Breakthrough Starshot sounds like science fiction because its stated goal is outrageous by today's standards: send a spacecraft to another star and get data back within a human lifetime. Yet its underlying principle is rooted in familiar physics. Light carries momentum, and a sufficiently powerful beam can push a sufficiently tiny sail very fast. The audacity of Starshot lies not in violating nature, but in exploiting it at an industrial scale we have never attempted.
What happened
The mission concept centers on gram-scale probes called Starchips attached to ultralight reflective sails. A huge phased-array laser on Earth would fire for a few minutes, accelerating the sail to around twenty percent of light speed. At that velocity, the craft could reach Alpha Centauri in roughly twenty years. Miniaturized cameras, sensors, processors, and communications hardware would then attempt a rapid flyby of the system and beam compressed data home.
Nothing about that outline is trivial. The sail must survive enormous acceleration, remain stable in the beam, reflect most of the energy rather than vaporize, and stay intact after release into interstellar space. The chip must function after years in a radiation-rich environment while carrying almost no mass margin. Even more daunting, the laser system itself would need extreme power, adaptive optics, and phase control across a vast array. This is why Starshot is best thought of as a whole stack of frontier technologies, not a single invention waiting to happen.
There are also mission-architecture limits. The baseline concept is a flyby, not an orbiter or lander, because decelerating at the destination is much harder than accelerating at departure. At 0.2c, every dust grain becomes a hazard and every second at target matters. But those constraints do not make the mission pointless. They define a real, physically coherent path to the first interstellar reconnaissance.
Why it matters
Starshot matters because it is one of the few interstellar mission concepts with a plausible roadmap from known science. Unlike warp drives or wormholes, it does not ask for new physics. It asks whether humanity can combine photonics, materials science, microelectronics, and systems engineering at enough scale to do something civilization-changing.

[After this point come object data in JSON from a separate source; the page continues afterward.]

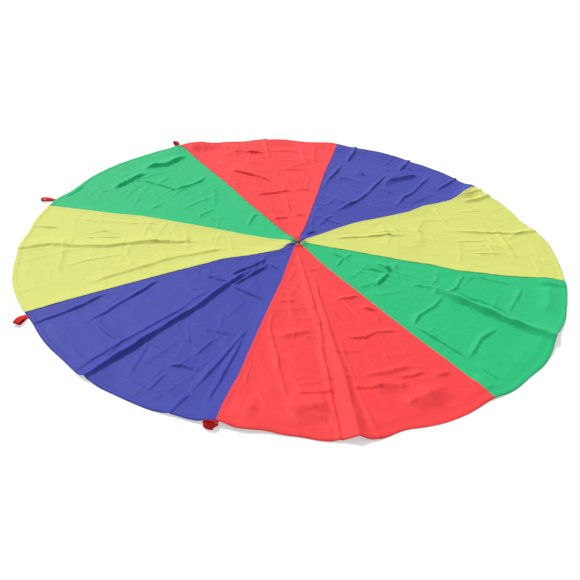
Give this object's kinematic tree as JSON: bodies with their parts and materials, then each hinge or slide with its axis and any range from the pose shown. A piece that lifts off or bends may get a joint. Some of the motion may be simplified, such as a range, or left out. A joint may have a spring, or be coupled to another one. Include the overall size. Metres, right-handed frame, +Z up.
{
  "type": "play parachute",
  "caption": "Round play parachute of wedge-shaped cloth panels in red, blue, yellow and green, sewn round a small vent, with webbing loop handles at the rim, lying open.",
  "frame": {"origin": "centre of the canopy, on the floor that it lies on", "axes": "+Z up, +X along the seam between the right-hand yellow and green panels, +Y away from the viewer of the picture"},
  "size_m": [2.0792, 2.0792, 0.0277],
  "materials": {
    "yellow_cloth": "thin woven polyester, slight sheen",
    "blue_cloth": "thin woven polyester, slight sheen",
    "red_cloth": "thin woven polyester, slight sheen",
    "green_cloth": "thin woven polyester, slight sheen",
    "red_webbing": "flat woven webbing, matt"
  },
  "bodies": {
    "back_half": {"panel_yellow_right": "yellow_cloth", "panel_blue_back": "blue_cloth", "panel_red_back": "red_cloth", "panel_green_left": "green_cloth", "handle_back_right_tail": "red_webbing", "handle_back_tail": "red_webbing", "handle_back_left_tail": "red_webbing", "handle_left_tail": "red_webbing"},
    "front_half": {"panel_yellow_left": "yellow_cloth", "panel_blue_front": "blue_cloth", "panel_red_front": "red_cloth", "panel_green_right": "green_cloth", "handle_right_tail": "red_webbing", "handle_front_left_tail": "red_webbing", "handle_front_tail": "red_webbing", "handle_front_right_tail": "red_webbing"},
    "handle_right": {"handle_right_loop": "red_webbing"},
    "handle_back_right": {"handle_back_right_loop": "red_webbing"},
    "handle_back": {"handle_back_loop": "red_webbing"},
    "handle_back_left": {"handle_back_left_loop": "red_webbing"},
    "handle_left": {"handle_left_loop": "red_webbing"},
    "handle_front_left": {"handle_front_left_loop": "red_webbing"},
    "handle_front": {"handle_front_loop": "red_webbing"},
    "handle_front_right": {"handle_front_right_loop": "red_webbing"}
  },
  "joints": [
    {"name": "canopy_fold", "type": "hinge", "parent": "back_half", "child": "front_half", "pos_m": [0, 0, 0.0054], "axis": [-1, 0, 0], "range_deg": [0, 150]},
    {"name": "handle_right_swing", "type": "hinge", "parent": "front_half", "child": "handle_right", "pos_m": [1.00576, -0.02213, 0.0012], "axis": [-0.022, -0.9998, 0], "range_deg": [0, 180]},
    {"name": "handle_back_right_swing", "type": "hinge", "parent": "back_half", "child": "handle_back_right", "pos_m": [0.69553, 0.72683, 0.0012], "axis": [0.7225, -0.6914, 0], "range_deg": [0, 180]},
    {"name": "handle_back_swing", "type": "hinge", "parent": "back_half", "child": "handle_back", "pos_m": [0.02213, 1.00576, 0.0012], "axis": [0.9998, -0.022, 0], "range_deg": [0, 180]},
    {"name": "handle_back_left_swing", "type": "hinge", "parent": "back_half", "child": "handle_back_left", "pos_m": [-0.71983, 0.70276, 0.0012], "axis": [0.6986, 0.7155, 0], "range_deg": [-90, 90]},
    {"name": "handle_left_swing", "type": "hinge", "parent": "back_half", "child": "handle_left", "pos_m": [-1.00593, 0.01207, 0.0012], "axis": [0.012, 0.9999, 0], "range_deg": [-90, 90]},
    {"name": "handle_front_left_swing", "type": "hinge", "parent": "front_half", "child": "handle_front_left", "pos_m": [-0.70276, -0.71983, 0.0012], "axis": [-0.7155, 0.6986, 0], "range_deg": [-90, 90]},
    {"name": "handle_front_swing", "type": "hinge", "parent": "front_half", "child": "handle_front", "pos_m": [-0.01207, -1.00593, 0.0012], "axis": [-0.9999, 0.012, 0], "range_deg": [-90, 90]},
    {"name": "handle_front_right_swing", "type": "hinge", "parent": "front_half", "child": "handle_front_right", "pos_m": [0.72683, -0.69553, 0.0012], "axis": [-0.6914, -0.7225, 0], "range_deg": [0, 180]}
  ]
}
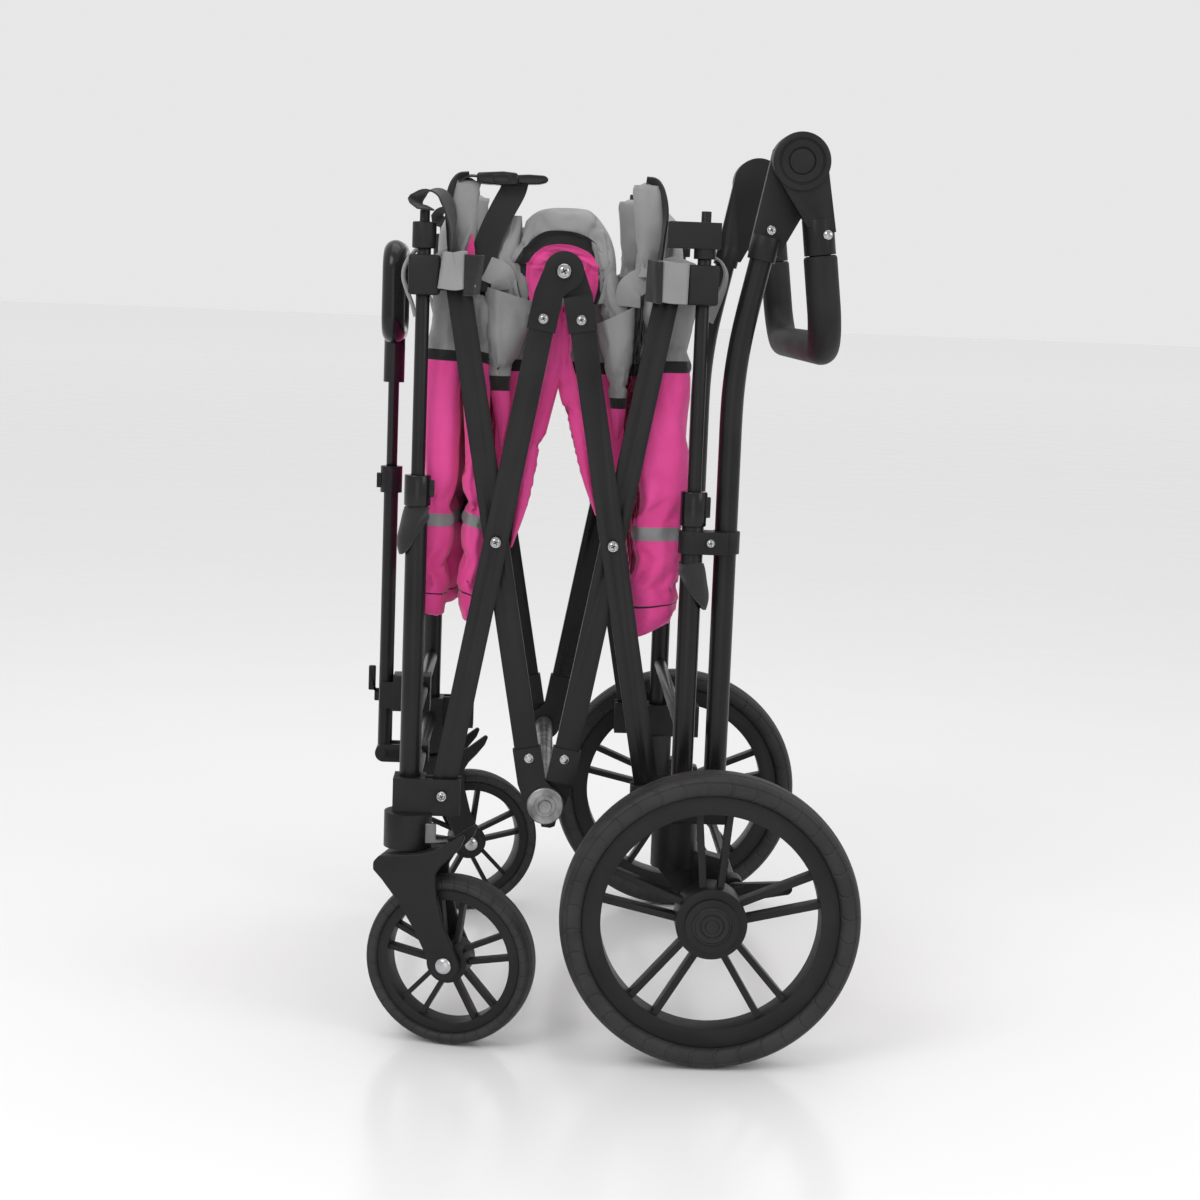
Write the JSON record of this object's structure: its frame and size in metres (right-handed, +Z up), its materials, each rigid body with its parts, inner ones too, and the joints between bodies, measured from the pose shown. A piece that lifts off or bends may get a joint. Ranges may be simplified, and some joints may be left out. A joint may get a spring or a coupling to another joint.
{
  "type": "folding pet stroller",
  "caption": "Folding pet stroller, folded: double scissor frame, accordion fabric basket, large rear wheels, caster front wheels, foam push handle and telescoping pull handle",
  "frame": {"origin": "middle of the bounding box's base, on the floor, in the folded position", "axes": "+X to the push handle at the rear, +Y to the stroller's right, +Z up"},
  "size_m": [0.5238, 0.6496, 0.9388],
  "materials": {
    "frame_steel": "satin black powder coat on steel tube",
    "black_plastic": "moulded black nylon, fine grain",
    "gloss_plastic": "smooth black",
    "fastener_chrome": "bright zinc and chrome screw heads",
    "foam": "closed cell foam grip",
    "tyre": "black rubber with slanted tread",
    "pink_fabric": "woven polyester",
    "grey_fabric": "woven polyester with black binding",
    "board_fabric": "cloth covered board"
  },
  "bodies": {
    "rear_frame": {"rear_legs": "frame_steel", "rear_collars": "black_plastic", "rear_corner_brackets": "black_plastic", "rear_axle": "frame_steel", "rear_cross_tube": "frame_steel", "handle_tubes": "frame_steel", "handle_clamps": "black_plastic", "handle_joint_bases": "black_plastic", "rear_frame_screws": "fastener_chrome"},
    "push_handle": {"handle_joint_arms": "black_plastic", "handle_bar": "frame_steel", "handle_grip": "foam"},
    "handle_button_left": {"handle_button_left": "black_plastic"},
    "handle_button_right": {"handle_button_right": "black_plastic"},
    "rear_outer_bars": {"rear_outer_bars": "frame_steel", "rear_outer_fittings": "black_plastic", "rear_cross_screws": "fastener_chrome"},
    "rear_inner_bars": {"rear_inner_bars": "frame_steel", "rear_inner_fittings": "black_plastic"},
    "front_outer_bars": {"front_outer_bars": "frame_steel", "front_outer_fittings": "black_plastic", "front_cross_screws": "fastener_chrome"},
    "front_inner_bars": {"front_inner_bars": "frame_steel", "front_inner_fittings": "black_plastic"},
    "bottom_hub": {"bottom_hub": "frame_steel"},
    "rear_sliders": {"rear_sliders": "black_plastic", "rear_slider_forks": "black_plastic", "rear_basket_wall": "pink_fabric"},
    "front_sliders": {"front_sliders": "black_plastic", "front_slider_forks": "black_plastic", "front_basket_wall": "pink_fabric"},
    "rear_posts": {"rear_posts": "frame_steel", "rear_post_caps": "black_plastic"},
    "front_posts": {"front_posts": "frame_steel", "front_post_caps": "black_plastic"},
    "front_frame": {"front_legs": "frame_steel", "front_collars": "black_plastic", "front_corner_brackets": "black_plastic", "front_cross_tubes": "frame_steel", "pull_handle_brackets": "black_plastic", "front_frame_screws": "fastener_chrome"},
    "caster_left": {"caster_fork_left": "black_plastic"},
    "caster_right": {"caster_fork_right": "black_plastic"},
    "front_wheel_left": {"front_wheel_left": "black_plastic", "front_tyre_left": "tyre"},
    "front_wheel_right": {"front_wheel_right": "black_plastic", "front_tyre_right": "tyre"},
    "swivel_lock_left": {"swivel_lock_left": "fastener_chrome"},
    "swivel_lock_right": {"swivel_lock_right": "fastener_chrome"},
    "rear_wheel_left": {"rear_wheel_left": "black_plastic", "rear_tyre_left": "tyre"},
    "rear_wheel_right": {"rear_wheel_right": "black_plastic", "rear_tyre_right": "tyre"},
    "pull_tube": {"pull_tube": "frame_steel"},
    "pull_grip": {"pull_grip": "gloss_plastic"},
    "pull_latch": {"pull_latch": "black_plastic"},
    "brake_bar": {"brake_bar": "frame_steel"},
    "side_folds": {"side_fold_left": "grey_fabric", "side_fold_right": "grey_fabric"},
    "front_side_liner": {"front_side_liner": "pink_fabric"},
    "front_floor_board": {"front_floor_board": "board_fabric"},
    "rear_floor_board": {"rear_floor_board": "board_fabric"}
  },
  "joints": [
    {"name": "fold", "type": "hinge", "parent": "rear_frame", "child": "rear_outer_bars", "pos_m": [0.0463, 0, 0.257], "axis": [0, -1, 0], "range_deg": [0, 39]},
    {"name": "rear_cross", "type": "hinge", "parent": "rear_outer_bars", "child": "rear_inner_bars", "pos_m": [-0.0007, 0, 0.5195], "axis": [0, -1, 0], "range_deg": [-78, 0]},
    {"name": "rear_slider_pivot", "type": "hinge", "parent": "rear_inner_bars", "child": "rear_sliders", "pos_m": [0.0463, 0, 0.782], "axis": [0, -1, 0], "range_deg": [0, 39]},
    {"name": "bottom_hub_pivot", "type": "hinge", "parent": "rear_inner_bars", "child": "bottom_hub", "pos_m": [-0.06, 0, 0.2465], "axis": [0, -1, 0], "range_deg": [0, 39]},
    {"name": "top_hub", "type": "hinge", "parent": "rear_outer_bars", "child": "front_outer_bars", "pos_m": [-0.06, 0, 0.7925], "axis": [0, -1, 0], "range_deg": [-78, 0]},
    {"name": "front_cross", "type": "hinge", "parent": "front_outer_bars", "child": "front_inner_bars", "pos_m": [-0.1193, 0, 0.5195], "axis": [0, -1, 0], "range_deg": [0, 78]},
    {"name": "front_lower_pivot", "type": "hinge", "parent": "front_outer_bars", "child": "front_frame", "pos_m": [-0.1663, 0, 0.257], "axis": [0, -1, 0], "range_deg": [0, 39]},
    {"name": "front_slider_pivot", "type": "hinge", "parent": "front_inner_bars", "child": "front_sliders", "pos_m": [-0.1663, 0, 0.782], "axis": [0, -1, 0], "range_deg": [-39, 0]},
    {"name": "side_fold_spread", "type": "slide", "parent": "rear_sliders", "child": "side_folds", "axis": [-1, 0, 0], "range_m": [0, 0.3133]},
    {"name": "front_liner_spread", "type": "slide", "parent": "side_folds", "child": "front_side_liner", "axis": [-1, 0, 0], "range_m": [0, 0.3133]},
    {"name": "rear_floor_hinge", "type": "hinge", "parent": "rear_sliders", "child": "rear_floor_board", "pos_m": [0.021, 0, 0.445], "axis": [0, -1, 0], "range_deg": [0, 90]},
    {"name": "front_floor_hinge", "type": "hinge", "parent": "front_sliders", "child": "front_floor_board", "pos_m": [-0.141, 0, 0.445], "axis": [0, -1, 0], "range_deg": [-90, 0]},
    {"name": "rear_wheel_left_spin", "type": "hinge", "parent": "rear_frame", "child": "rear_wheel_left", "pos_m": [0.1095, -0.297, 0.1524], "axis": [0, 1, 0], "continuous": true},
    {"name": "caster_left_swivel", "type": "hinge", "parent": "front_frame", "child": "caster_left", "pos_m": [-0.2, -0.236, 0.204], "axis": [0, 0, 1], "continuous": true},
    {"name": "front_wheel_left_spin", "type": "hinge", "parent": "caster_left", "child": "front_wheel_left", "pos_m": [-0.15149, -0.2481, 0.0885], "axis": [0.2419, 0.9703, 0], "continuous": true},
    {"name": "swivel_lock_left_flip", "type": "hinge", "parent": "front_frame", "child": "swivel_lock_left", "pos_m": [-0.176, -0.25875, 0.232], "axis": [0, -1, 0], "range_deg": [0, 25]},
    {"name": "handle_button_left_press", "type": "slide", "parent": "push_handle", "child": "handle_button_left", "axis": [0, 1, 0], "range_m": [0, 0.0035], "stiffness_N_per_m": 800, "springref_m": -0.002},
    {"name": "rear_wheel_right_spin", "type": "hinge", "parent": "rear_frame", "child": "rear_wheel_right", "pos_m": [0.1095, 0.297, 0.1524], "axis": [0, 1, 0], "continuous": true},
    {"name": "caster_right_swivel", "type": "hinge", "parent": "front_frame", "child": "caster_right", "pos_m": [-0.2, 0.236, 0.204], "axis": [0, 0, 1], "continuous": true},
    {"name": "front_wheel_right_spin", "type": "hinge", "parent": "caster_right", "child": "front_wheel_right", "pos_m": [-0.15149, 0.2481, 0.0885], "axis": [-0.2419, 0.9703, 0], "continuous": true},
    {"name": "swivel_lock_right_flip", "type": "hinge", "parent": "front_frame", "child": "swivel_lock_right", "pos_m": [-0.176, 0.25875, 0.232], "axis": [0, -1, 0], "range_deg": [0, 25]},
    {"name": "handle_button_right_press", "type": "slide", "parent": "push_handle", "child": "handle_button_right", "axis": [0, -1, 0], "range_m": [0, 0.0035], "stiffness_N_per_m": 800, "springref_m": -0.002},
    {"name": "handle_fold", "type": "hinge", "parent": "rear_frame", "child": "push_handle", "pos_m": [0.1723, 0, 0.9098], "axis": [0, -1, 0], "range_deg": [0, 135]},
    {"name": "pull_handle_swing", "type": "hinge", "parent": "front_frame", "child": "pull_tube", "pos_m": [-0.241, 0, 0.251], "axis": [0, -1, 0], "range_deg": [0, 90]},
    {"name": "pull_grip_extend", "type": "slide", "parent": "pull_tube", "child": "pull_grip", "axis": [0, 0, 1], "range_m": [0, 0.2]},
    {"name": "pull_latch_flip", "type": "hinge", "parent": "front_frame", "child": "pull_latch", "pos_m": [-0.245, 0, 0.313], "axis": [0, -1, 0], "range_deg": [0, 25]},
    {"name": "brake_press", "type": "hinge", "parent": "rear_frame", "child": "brake_bar", "pos_m": [0.138, 0, 0.168], "axis": [0, 1, 0], "range_deg": [0, 12]},
    {"name": "rear_posts_extend", "type": "slide", "parent": "rear_frame", "child": "rear_posts", "axis": [0, 0, 1], "range_m": [0, 0.12]},
    {"name": "front_posts_extend", "type": "slide", "parent": "front_frame", "child": "front_posts", "axis": [0, 0, 1], "range_m": [0, 0.12]}
  ],
  "couplings": [
    {"joint": "rear_cross", "follows": "fold", "ratio": -2},
    {"joint": "rear_slider_pivot", "follows": "fold", "ratio": 1},
    {"joint": "bottom_hub_pivot", "follows": "fold", "ratio": 1},
    {"joint": "top_hub", "follows": "fold", "ratio": -2},
    {"joint": "front_cross", "follows": "fold", "ratio": 2},
    {"joint": "front_lower_pivot", "follows": "fold", "ratio": 1},
    {"joint": "front_slider_pivot", "follows": "fold", "ratio": -1},
    {"joint": "side_fold_spread", "follows": "fold", "m_per_rad": 0.46029},
    {"joint": "front_liner_spread", "follows": "fold", "m_per_rad": 0.46029},
    {"joint": "rear_floor_hinge", "follows": "fold", "ratio": 2.3077},
    {"joint": "front_floor_hinge", "follows": "fold", "ratio": -2.3077}
  ]
}
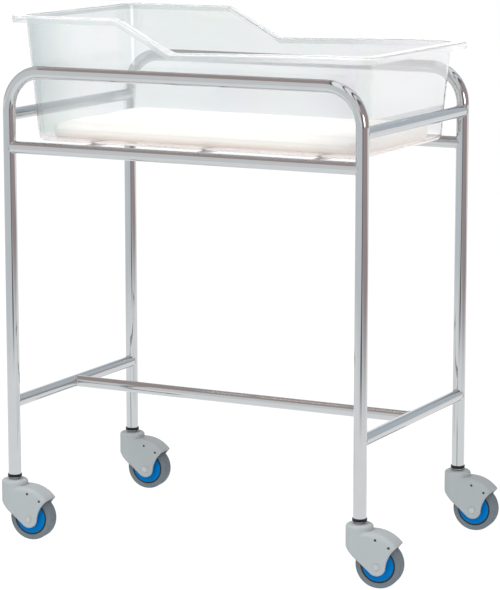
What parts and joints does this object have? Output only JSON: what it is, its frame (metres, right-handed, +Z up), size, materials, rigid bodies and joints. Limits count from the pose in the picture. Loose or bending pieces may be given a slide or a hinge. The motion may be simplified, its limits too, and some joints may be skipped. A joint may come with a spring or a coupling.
{
  "type": "hospital bassinet",
  "caption": "Hospital bassinet: a clear lift-off tub with a mattress on a bent-tube trolley with swivel casters, for keeping a newborn beside a bed and wheeling it between rooms.",
  "frame": {"origin": "on the floor, midway between the four legs", "axes": "+X from the head end to the foot end, +Y from the front side to the rear side, +Z up"},
  "size_m": [0.8617, 0.5247, 1.0303],
  "materials": {
    "frame_chrome": "polished",
    "rod_chrome": "polished",
    "plug_black": "satin",
    "stem_steel": "zinc plated",
    "housing_grey": "moulded",
    "axle_steel": "zinc plated",
    "spacer_grey": "moulded",
    "bush_white": "moulded",
    "core_black": "moulded",
    "guard_blue": "moulded",
    "tyre_grey": "matte",
    "tub_clear": "clear",
    "mattress_cover": "wipe-clean",
    "mattress_foam": "open cell"
  },
  "bodies": {
    "frame": {"front_side_frame": "frame_chrome", "rear_side_frame": "frame_chrome", "front_tub_rail": "frame_chrome", "rear_tub_rail": "frame_chrome", "head_upper_cross_bar": "frame_chrome", "foot_upper_cross_bar": "frame_chrome", "head_lower_cross_bar": "frame_chrome", "foot_lower_cross_bar": "frame_chrome", "centre_stretcher": "frame_chrome", "head_support_rod": "rod_chrome", "middle_support_rod": "rod_chrome", "foot_support_rod": "rod_chrome", "head_front_leg_plug": "plug_black", "head_front_caster_stem": "stem_steel", "head_rear_leg_plug": "plug_black", "head_rear_caster_stem": "stem_steel", "foot_front_leg_plug": "plug_black", "foot_front_caster_stem": "stem_steel", "foot_rear_leg_plug": "plug_black", "foot_rear_caster_stem": "stem_steel"},
    "head_front_swivel": {"head_front_swivel_bearing": "stem_steel", "head_front_caster_housing": "housing_grey", "head_front_wheel_axle": "axle_steel", "head_front_axle_spacers": "spacer_grey"},
    "head_front_wheel": {"head_front_wheel_bush": "bush_white", "head_front_wheel_core": "core_black", "head_front_thread_guards": "guard_blue", "head_front_tyre": "tyre_grey"},
    "head_rear_swivel": {"head_rear_swivel_bearing": "stem_steel", "head_rear_caster_housing": "housing_grey", "head_rear_wheel_axle": "axle_steel", "head_rear_axle_spacers": "spacer_grey"},
    "head_rear_wheel": {"head_rear_wheel_bush": "bush_white", "head_rear_wheel_core": "core_black", "head_rear_thread_guards": "guard_blue", "head_rear_tyre": "tyre_grey"},
    "foot_front_swivel": {"foot_front_swivel_bearing": "stem_steel", "foot_front_caster_housing": "housing_grey", "foot_front_wheel_axle": "axle_steel", "foot_front_axle_spacers": "spacer_grey"},
    "foot_front_wheel": {"foot_front_wheel_bush": "bush_white", "foot_front_wheel_core": "core_black", "foot_front_thread_guards": "guard_blue", "foot_front_tyre": "tyre_grey"},
    "foot_rear_swivel": {"foot_rear_swivel_bearing": "stem_steel", "foot_rear_caster_housing": "housing_grey", "foot_rear_wheel_axle": "axle_steel", "foot_rear_axle_spacers": "spacer_grey"},
    "foot_rear_wheel": {"foot_rear_wheel_bush": "bush_white", "foot_rear_wheel_core": "core_black", "foot_rear_thread_guards": "guard_blue", "foot_rear_tyre": "tyre_grey"},
    "tub": {"tub": "tub_clear"},
    "mattress": {"mattress_cover": "mattress_cover", "mattress_foam": "mattress_foam"}
  },
  "joints": [
    {"name": "head_front_swivel_turn", "type": "hinge", "parent": "frame", "child": "head_front_swivel", "pos_m": [-0.3755, -0.2335, 0.105], "axis": [0, 0, 1], "continuous": true},
    {"name": "head_front_wheel_roll", "type": "hinge", "parent": "head_front_swivel", "child": "head_front_wheel", "pos_m": [-0.33572, -0.22932, 0.044], "axis": [-0.1045, 0.9945, 0], "continuous": true},
    {"name": "head_rear_swivel_turn", "type": "hinge", "parent": "frame", "child": "head_rear_swivel", "pos_m": [-0.3755, 0.2335, 0.105], "axis": [0, 0, 1], "continuous": true},
    {"name": "head_rear_wheel_roll", "type": "hinge", "parent": "head_rear_swivel", "child": "head_rear_wheel", "pos_m": [-0.33565, 0.23699, 0.044], "axis": [-0.0872, 0.9962, 0], "continuous": true},
    {"name": "foot_front_swivel_turn", "type": "hinge", "parent": "frame", "child": "foot_front_swivel", "pos_m": [0.3755, -0.2335, 0.105], "axis": [0, 0, 1], "continuous": true},
    {"name": "foot_front_wheel_roll", "type": "hinge", "parent": "foot_front_swivel", "child": "foot_front_wheel", "pos_m": [0.4152, -0.22862, 0.044], "axis": [-0.1219, 0.9925, 0], "continuous": true},
    {"name": "foot_rear_swivel_turn", "type": "hinge", "parent": "frame", "child": "foot_rear_swivel", "pos_m": [0.3755, 0.2335, 0.105], "axis": [0, 0, 1], "continuous": true},
    {"name": "foot_rear_wheel_roll", "type": "hinge", "parent": "foot_rear_swivel", "child": "foot_rear_wheel", "pos_m": [0.41545, 0.23559, 0.044], "axis": [-0.0523, 0.9986, 0], "continuous": true},
    {"name": "tub_lift", "type": "slide", "parent": "frame", "child": "tub", "axis": [0, 0, 1], "range_m": [0, 0.3]},
    {"name": "mattress_lift", "type": "slide", "parent": "tub", "child": "mattress", "axis": [0, 0, 1], "range_m": [0, 0.25]}
  ]
}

It also matters because success would reorder our relationship with exoplanets. Right now, even the nearest planetary systems are remote points of light studied indirectly. An interstellar flyby would turn one of those dots into a mapped place. That would be a psychological and scientific transition on the scale of the first telescopic observations of the planets.
- The concept relies on known momentum transfer from light rather than speculative physics.
- Tiny probes dramatically reduce the mass that must be accelerated to interstellar speed.
- A successful mission could return the first direct close-range data from another star system.
- The required laser array, sail materials, and beam control are far beyond current deployment.
- Interstellar dust and radiation pose severe risks to gram-scale probes.
- Without a practical braking system, the mission would be a brief high-speed flyby.
How to think about it
A useful way to think about Starshot is to compare it to the first robotic planetary missions. Early probes did not colonize planets or build stations; they crossed an impossible-seeming distance and returned a few unforgettable images and measurements. Starshot tries to do that one scale higher, from interplanetary to interstellar.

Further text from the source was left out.